The NLRB also relies on United States v. Olivo, 278 F.2d 415 (3d Cir. 1960), a case arising under the since repealed Business Records Act. This reliance is unjustified. In Olivo, the offered records were prepared by the Illinois branch of a company, and introduced by the testimony of an employee of the New Jersey branch of the same company. In contrast, in the instant case, the business records of one entity, Southern Pacific, were introduced through the testimony of an employee of a second entity, Economy. This is obviously distinguishable from the single entity involved in Olivo.

We are not called upon here to determine whether the reasoning employed by the other circuits in deciding the above cases is sound. It is sufficient to note that none of the above cases provides a basis for holding that Economy’s bookkeeper satisfied 803(6)’s requirement that business records be supported by the testimony of the custodian of records or other qualified witness. In the cases cited by the NLRB, the businesses in whose files the records were located had a substantial interest in the accuracy of the portion of the records at issue. In contrast, Economy was indifferent as to the origin of this lumber, and had no interest in the accuracy of that portion of the freight bill.

Economy’s bookkeeper is not the custodian of records or other qualified witness, as required by 803(6). Southern Pacific’s records are inadmissible hearsay. Thus, the jurisdictional requirement of interstate commerce has not been established. We must deny enforcement of the NLRB’s order.

Termite further contends that enforcement of the NLRB’s order must be denied because the “retail enterprise” standard was improperly applied and because it has already offered reinstatement to the employees in question. Our refusal to order enforcement on the jurisdiction question renders these issues moot.

The application for an enforcement order is DENIED. The case is remanded to enable the Board to order the record reopened for the taking of further evidence.

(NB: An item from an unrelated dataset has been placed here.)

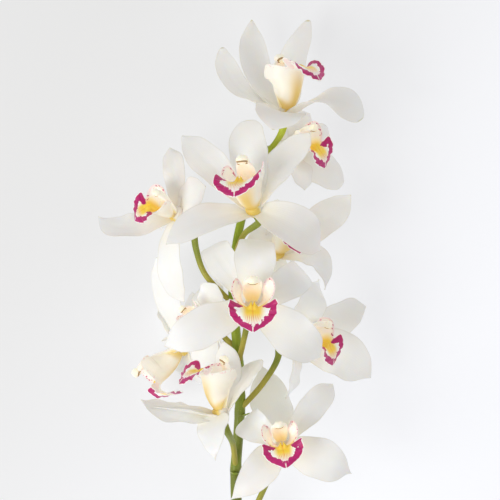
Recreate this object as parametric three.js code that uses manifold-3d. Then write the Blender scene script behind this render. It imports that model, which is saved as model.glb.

Judgment is hereby entered in accordance with the Opinion as amended. 
      
      . The parties entered into a stipulation by which much of the above information was admitted. Termite, however, did not stipulate to the existence of an interstate commerce nexus.
     
      
      . 29 U.S.C. § 160(b) provides that “so far as practicable [proceedings before the NLRB shall] be conducted in accordance with the rules of evidence applicable in the district courts of the United States.... ” See 29 CFR §§ 101.10(a), 102.39 (1980). The parties do not contend that the use of the rules of evidence was not practicable in this case.
     
      
      . Cross-examination is “a ‘vital feature’ of the Anglo-American system. Certainly cross-examination sheds light on the witness perception, memory and narration. It can expose inconsistencies, incompletenesses, and inaccuracies in his testimony.” 4 J. Weinstein & M. Berger, Weinstein’s Evidence U 800[01] at 10-11. See also 5 J. Wigmore, Wigmore on Evidence § 1367 at 32 (cross-examination “is beyond any doubt the greatest legal engine ever invented for the discovery of truth”).
     
      
      . Beginning in the 1600’s a practice developed in England by which the “shop books” of tradesmen and craftsmen were admissible as evidence of debts. The rules prohibited a party from being a witness. This rule, therefore, developed as a necessity, as well as a rule of convenience, being the only way to prove debts. Abuses in this rule led to a number of statutory limitations.
      In the 1700’s an alternate, but broader, doctrine developed in English common law courts. This rule after some expansion, permitted use of all entries made by a person, since deceased, if made in the ordinary course of business.
      The rule developed somewhat unevenly in America. By the 1800’s, however, an American equivalent to the English regular business entries exception began to emerge. Rule 803(6) simply represents a later, more relaxed, codification of the English rules. See generally J. Weinstein & M. Berger, 4 Weinstein’s Evidence ¶ 803(6)[01]; 5 Wigmore on Evidence, Evidence §§ 1517-1518 (4th Ed. 1974).
     
      
      . That the drafters of the rule intended to require that the introducing witness have knowledge of the making, keeping and maintaining of the documents is clearly established by the Notes of the Committee on the Judiciary, Senate Report No. 93-1277. Note to paragraph (6). “A sufficient foundation for the introduction of such evidence will be laid if the party seeking to introduce the evidence is able to show that it was the regular practice of the activity to base such memorandums, reports, records, or data compilations upon a transmission from a person with knowledge, e. g., in the case of the content of a shipment of goods, upon a report from the company’s receiving agent or in the case of a computer print-out, upon a report from the company’s computer programer or one who has knowledge of the particular record system....” (emphasis added)
     
      
      . The Ninth Circuit has not before had occasion to interpret the need under Rule 803(6) to have as a witness an employee of the business that made the records. Under the old Business Records Act (28 U.S.C. § 1732 (1958)) (superseded), this Court discussed the exclusion of certain documents as not being business records within the meaning of the old business records exception. This Court stated that the records “were not made in the regular course of the business of the company in whose files they were found — a showing which must be made to give application to the Business Records Act”, and thus noted that the documents were ex-cludable. Phillips v. United States, 356 F.2d 297, 307 (9th Cir. 1965), cert. denied, sub nom. Walker v. United States, 384 U.S. 952, 86 S.Ct. 1573, 16 L.Ed.2d 548 (1966). The continued validity of the Phillips rationale under Rule 803(6) is unclear.